# [Dataset content]

========================

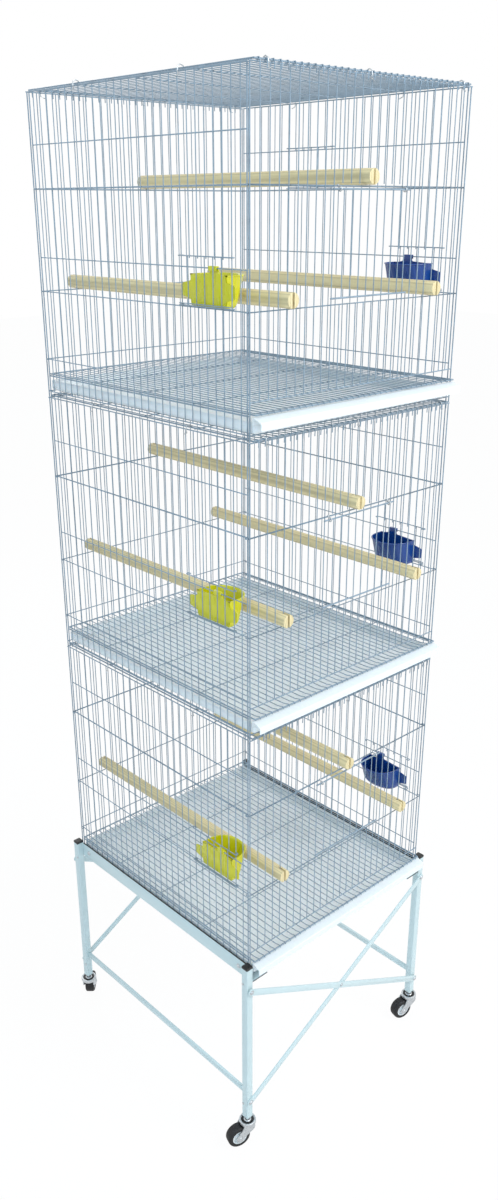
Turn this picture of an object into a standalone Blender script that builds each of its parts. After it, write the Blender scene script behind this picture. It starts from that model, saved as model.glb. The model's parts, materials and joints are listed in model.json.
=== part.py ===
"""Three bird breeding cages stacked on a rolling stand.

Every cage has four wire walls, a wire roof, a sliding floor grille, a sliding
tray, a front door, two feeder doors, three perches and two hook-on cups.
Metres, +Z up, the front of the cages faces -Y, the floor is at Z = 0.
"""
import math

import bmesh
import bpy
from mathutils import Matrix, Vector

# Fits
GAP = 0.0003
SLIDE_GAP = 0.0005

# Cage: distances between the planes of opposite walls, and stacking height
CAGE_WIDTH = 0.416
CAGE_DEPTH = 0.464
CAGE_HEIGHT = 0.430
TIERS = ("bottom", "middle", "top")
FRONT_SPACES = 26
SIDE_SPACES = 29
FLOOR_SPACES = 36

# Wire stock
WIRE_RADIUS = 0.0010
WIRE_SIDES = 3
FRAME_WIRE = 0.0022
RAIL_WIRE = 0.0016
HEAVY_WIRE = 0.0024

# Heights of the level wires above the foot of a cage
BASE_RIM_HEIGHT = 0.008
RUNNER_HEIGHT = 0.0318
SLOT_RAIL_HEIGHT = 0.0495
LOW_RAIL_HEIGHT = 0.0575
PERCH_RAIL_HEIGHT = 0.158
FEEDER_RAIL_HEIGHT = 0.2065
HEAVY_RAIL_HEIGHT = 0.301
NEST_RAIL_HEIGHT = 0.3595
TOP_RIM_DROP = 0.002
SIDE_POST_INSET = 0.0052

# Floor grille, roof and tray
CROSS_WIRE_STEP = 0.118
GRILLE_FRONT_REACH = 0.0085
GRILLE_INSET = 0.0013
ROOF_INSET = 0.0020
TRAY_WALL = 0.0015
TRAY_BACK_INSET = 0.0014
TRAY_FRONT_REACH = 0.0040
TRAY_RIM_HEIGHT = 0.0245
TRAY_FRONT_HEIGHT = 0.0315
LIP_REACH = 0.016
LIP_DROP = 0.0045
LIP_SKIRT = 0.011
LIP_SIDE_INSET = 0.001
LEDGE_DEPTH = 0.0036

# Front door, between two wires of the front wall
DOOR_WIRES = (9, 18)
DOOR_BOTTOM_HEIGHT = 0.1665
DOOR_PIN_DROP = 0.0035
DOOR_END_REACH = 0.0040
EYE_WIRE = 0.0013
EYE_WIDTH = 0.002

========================

# [Set problem]
Extract the data exactly as given.

# [Exercise solution]
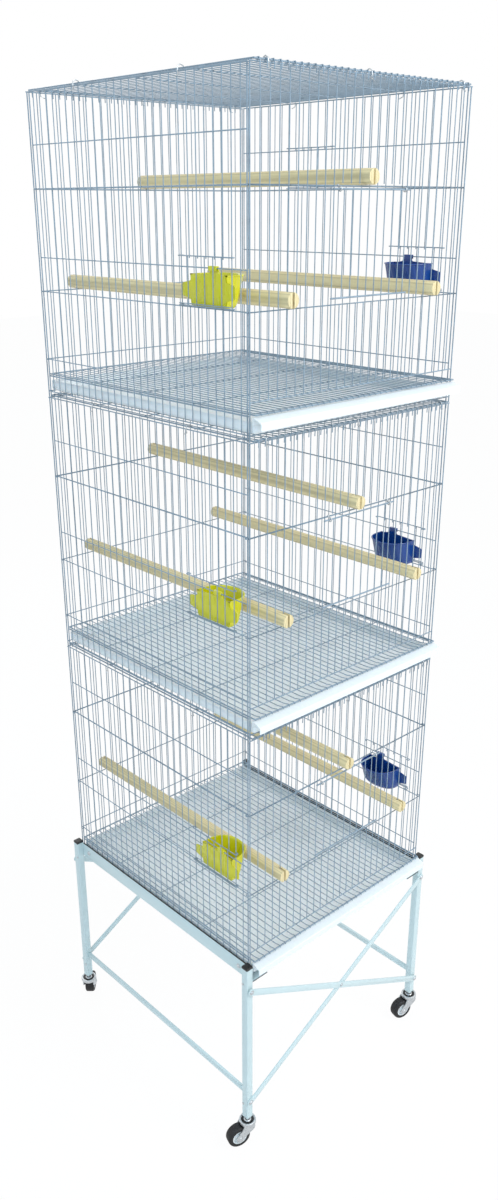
Turn this picture of an object into a standalone Blender script that builds each of its parts. After it, write the Blender scene script behind this picture. It starts from that model, saved as model.glb. The model's parts, materials and joints are listed in model.json.
=== part.py ===
"""Three bird breeding cages stacked on a rolling stand.

Every cage has four wire walls, a wire roof, a sliding floor grille, a sliding
tray, a front door, two feeder doors, three perches and two hook-on cups.
Metres, +Z up, the front of the cages faces -Y, the floor is at Z = 0.
"""
import math

import bmesh
import bpy
from mathutils import Matrix, Vector

# Fits
GAP = 0.0003
SLIDE_GAP = 0.0005

# Cage: distances between the planes of opposite walls, and stacking height
CAGE_WIDTH = 0.416
CAGE_DEPTH = 0.464
CAGE_HEIGHT = 0.430
TIERS = ("bottom", "middle", "top")
FRONT_SPACES = 26
SIDE_SPACES = 29
FLOOR_SPACES = 36

# Wire stock
WIRE_RADIUS = 0.0010
WIRE_SIDES = 3
FRAME_WIRE = 0.0022
RAIL_WIRE = 0.0016
HEAVY_WIRE = 0.0024

# Heights of the level wires above the foot of a cage
BASE_RIM_HEIGHT = 0.008
RUNNER_HEIGHT = 0.0318
SLOT_RAIL_HEIGHT = 0.0495
LOW_RAIL_HEIGHT = 0.0575
PERCH_RAIL_HEIGHT = 0.158
FEEDER_RAIL_HEIGHT = 0.2065
HEAVY_RAIL_HEIGHT = 0.301
NEST_RAIL_HEIGHT = 0.3595
TOP_RIM_DROP = 0.002
SIDE_POST_INSET = 0.0052

# Floor grille, roof and tray
CROSS_WIRE_STEP = 0.118
GRILLE_FRONT_REACH = 0.0085
GRILLE_INSET = 0.0013
ROOF_INSET = 0.0020
TRAY_WALL = 0.0015
TRAY_BACK_INSET = 0.0014
TRAY_FRONT_REACH = 0.0040
TRAY_RIM_HEIGHT = 0.0245
TRAY_FRONT_HEIGHT = 0.0315
LIP_REACH = 0.016
LIP_DROP = 0.0045
LIP_SKIRT = 0.011
LIP_SIDE_INSET = 0.001
LEDGE_DEPTH = 0.0036

# Front door, between two wires of the front wall
DOOR_WIRES = (9, 18)
DOOR_BOTTOM_HEIGHT = 0.1665
DOOR_PIN_DROP = 0.0035
DOOR_END_REACH = 0.0040
EYE_WIRE = 0.0013
EYE_WIDTH = 0.002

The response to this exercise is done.